====== Records supplied ======

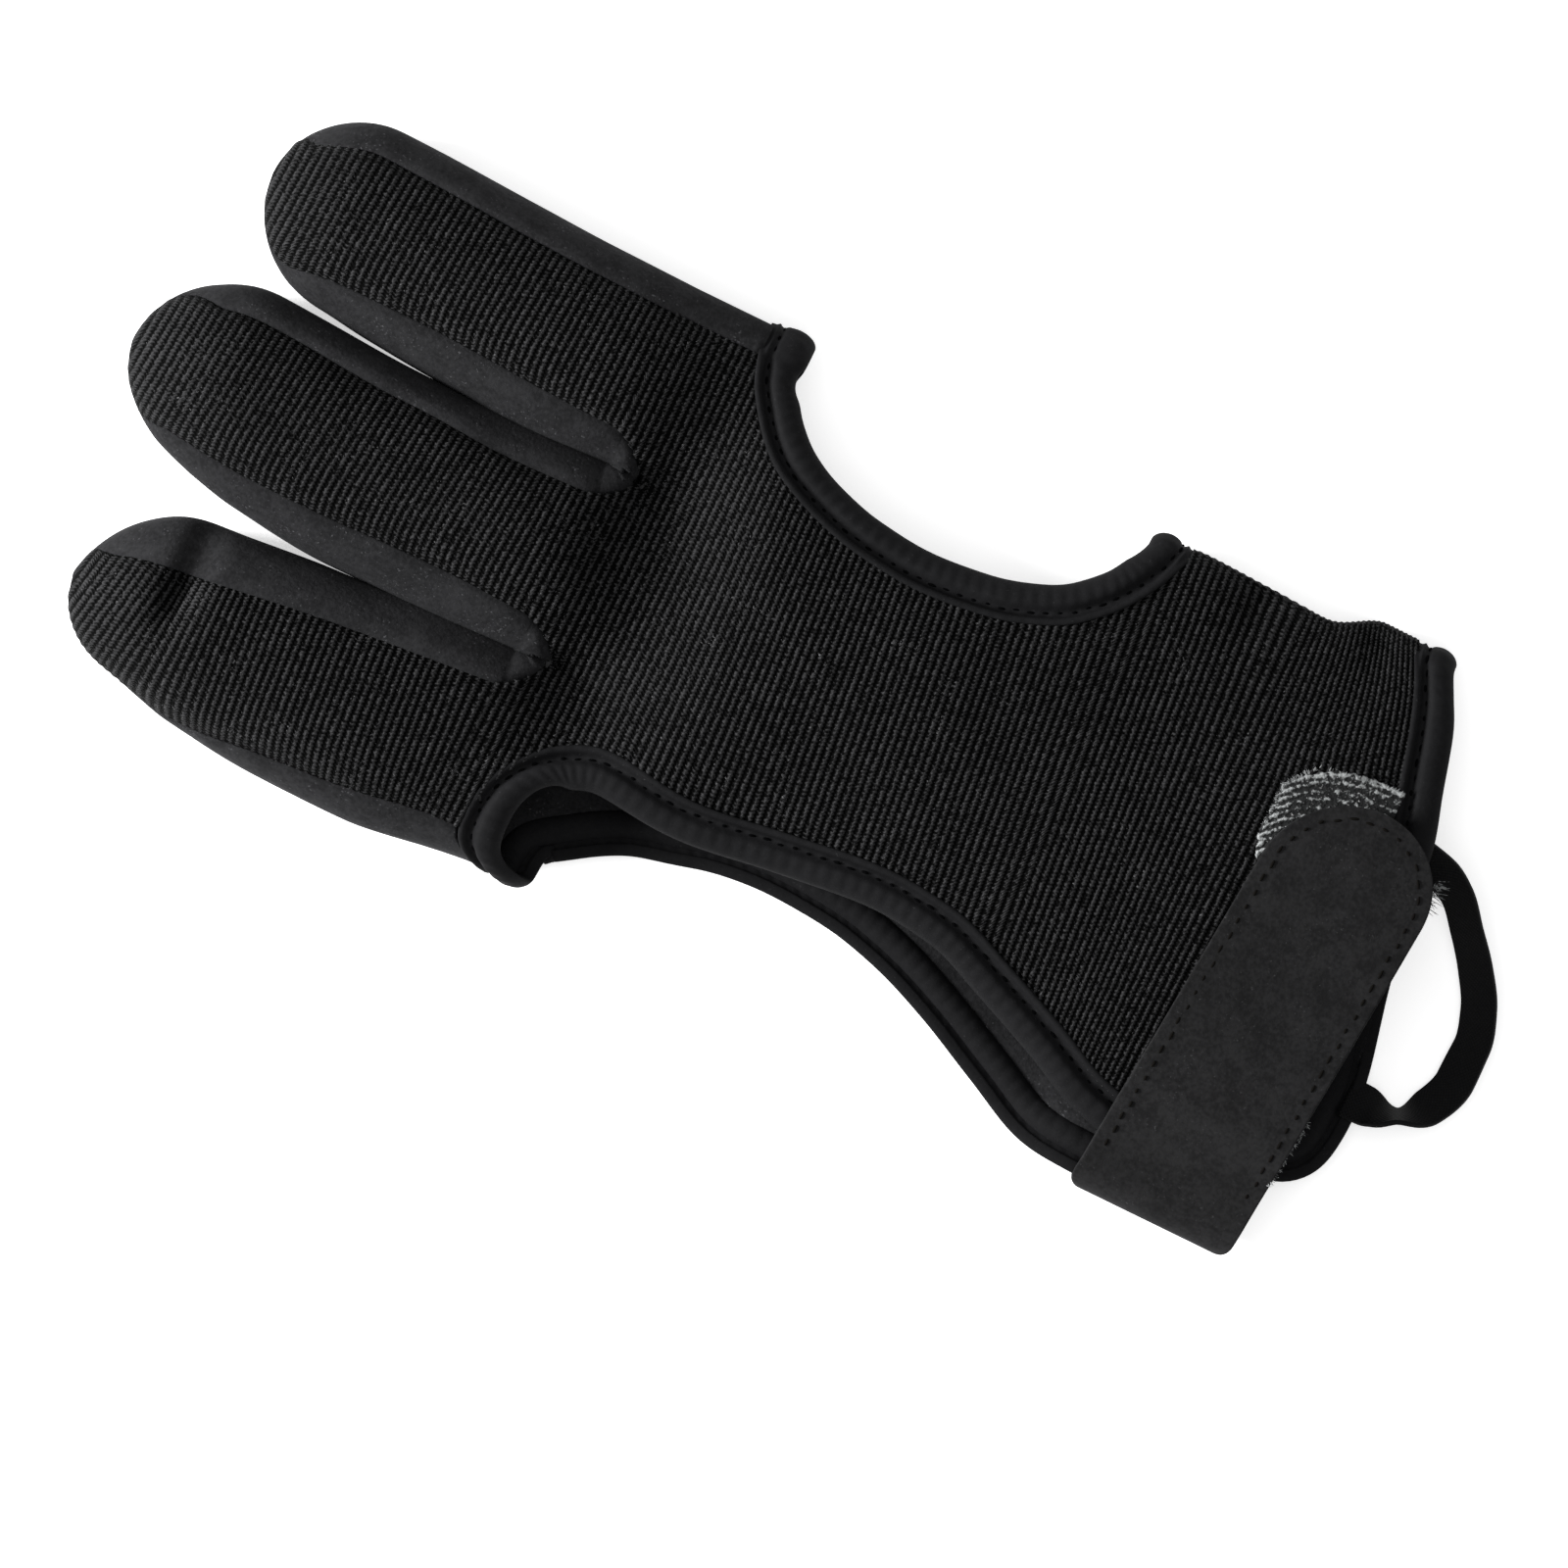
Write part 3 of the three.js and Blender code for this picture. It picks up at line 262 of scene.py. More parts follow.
class Finger:
    """One finger stall of the glove: where its sections lie and where its seams run.

    Args:
        plan: the frame.
        tip: share of the length at which it starts.
        tip_length: length over which its end rounds, mm.
        opening: shares of the tip's length between which its side strips open out.
        rows: along, middle, half width, thumb seam, little seam and loft, as shares.
        fan: along, and how far the ribs lean there for each mm across.
    """

    def __init__(self, plan: Frame2D, tip: float, tip_length: float, opening: tuple[float, float],
                 rows: Sequence[tuple[float, ...]], fan: Sequence[tuple[float, float]]) -> None:
        """Reads the finger's tables."""
        self.plan = plan
        self.opening = opening
        (self.fan,) = table(*fan)
        self.tip = plan.at_x(tip)
        self.tip_length = tip_length
        self.middle, self.half, self.thumb, self.little, self.loft = table(*rows)

    def section(self, x: Array | float) -> Section:
        """Args: x: places along the finger. Returns: its section there."""
        share = self.plan.share_x(x)
        reach = np.clip((np.asarray(x) - self.tip) / self.tip_length, 0, 1)
        closing = np.sqrt(np.maximum(1 - (1 - reach) ** 2, 0))
        opening = eased(reach, *self.opening)
        top = GLOVE_HEIGHT * self.loft(share)
        mid = top * MID_SHARE
        return Section(
            middle=self.plan.y(self.middle(share)),
            half=FINGER_WIDTH * self.half(share) * closing,
            mid=mid,
            rise=(top - mid) * closing,
            drop=mid * closing,
            thumb_seam=mix(1, self.thumb(share), opening),
            little_seam=mix(1, self.little(share), opening),
            palm_seam=mix(1, PALM_SEAM, opening),
        )

    def point(self, x: Array, angle: Array) -> Array:
        """Args: x: places; angle: 0 at the thumb side. Returns: points of the finger's outside."""
        s = self.section(x)
        return section_point(x, angle, (s.middle, s.half, s.mid, s.rise, s.drop), (TOP_POWER, UNDER_POWER))

    def seam_angles(self, x: Array, side: Side) -> tuple[Array, Array]:
        """Args: x: places; side: which side. Returns: angles of the back's seam and the palm's seam."""
        s = self.section(x)
        if side is Side.THUMB:
            return top_angle(s.thumb_seam), under_angle(s.palm_seam)
        return top_angle(-s.little_seam), 2 * np.pi + under_angle(-s.palm_seam)


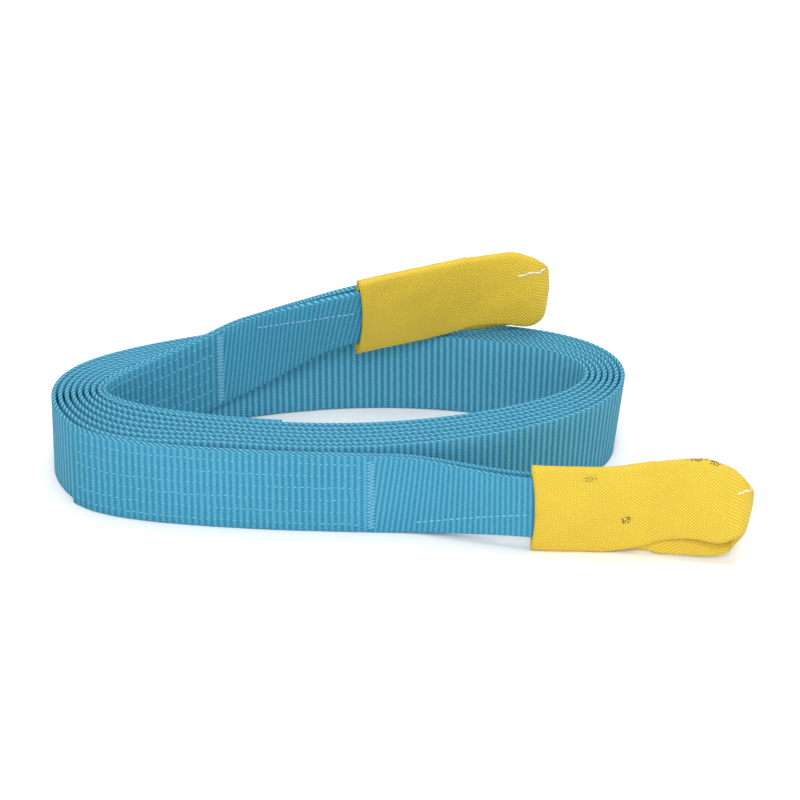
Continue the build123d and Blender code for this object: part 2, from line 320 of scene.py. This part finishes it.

======

• [Work to be completed]:
From the first line of the data through the line with "its seams run.", quote each line exactly and add nothing else.

• [Solution]:
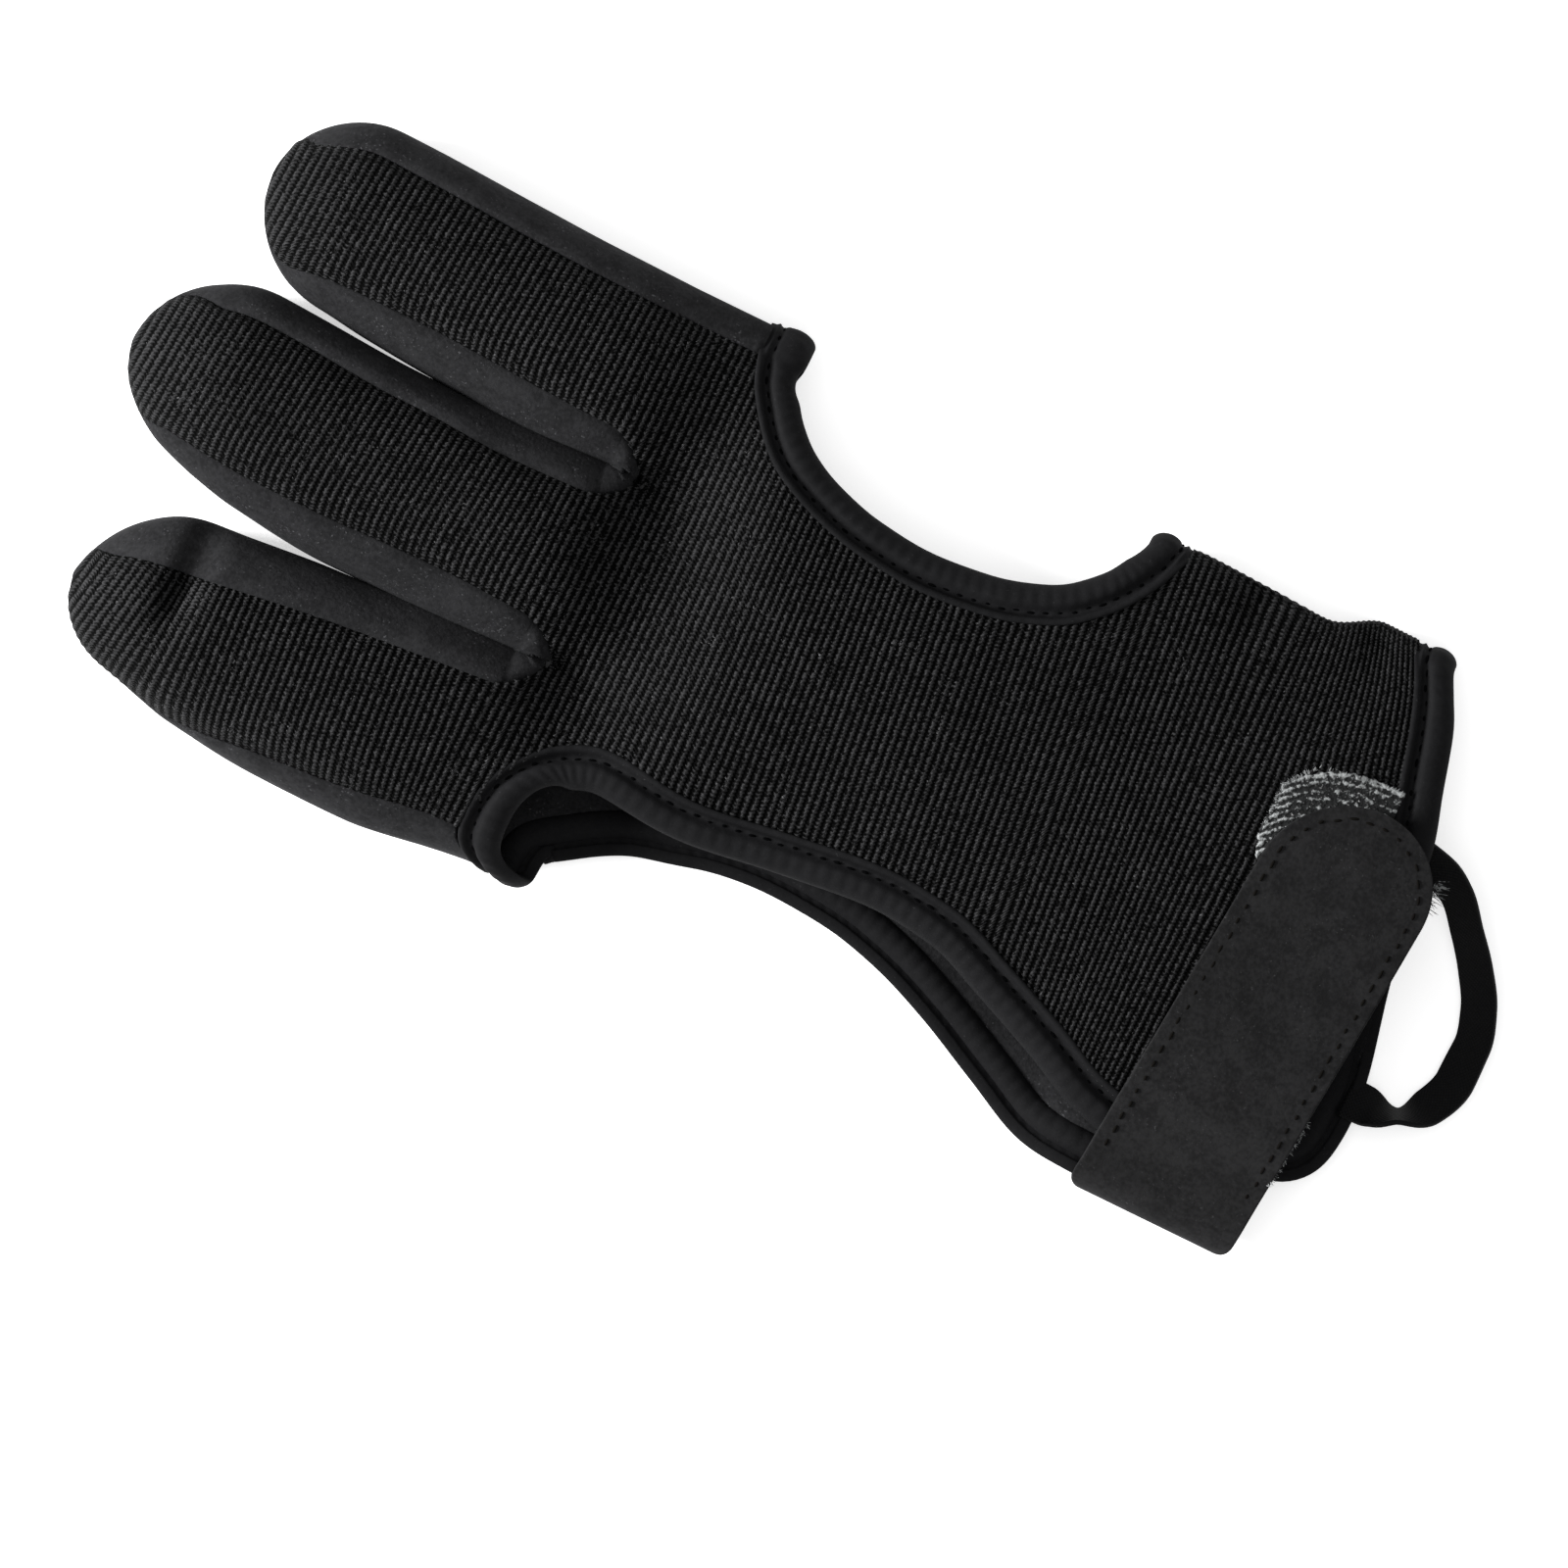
Write part 3 of the three.js and Blender code for this picture. It picks up at line 262 of scene.py. More parts follow.
class Finger:
    """One finger stall of the glove: where its sections lie and where its seams run.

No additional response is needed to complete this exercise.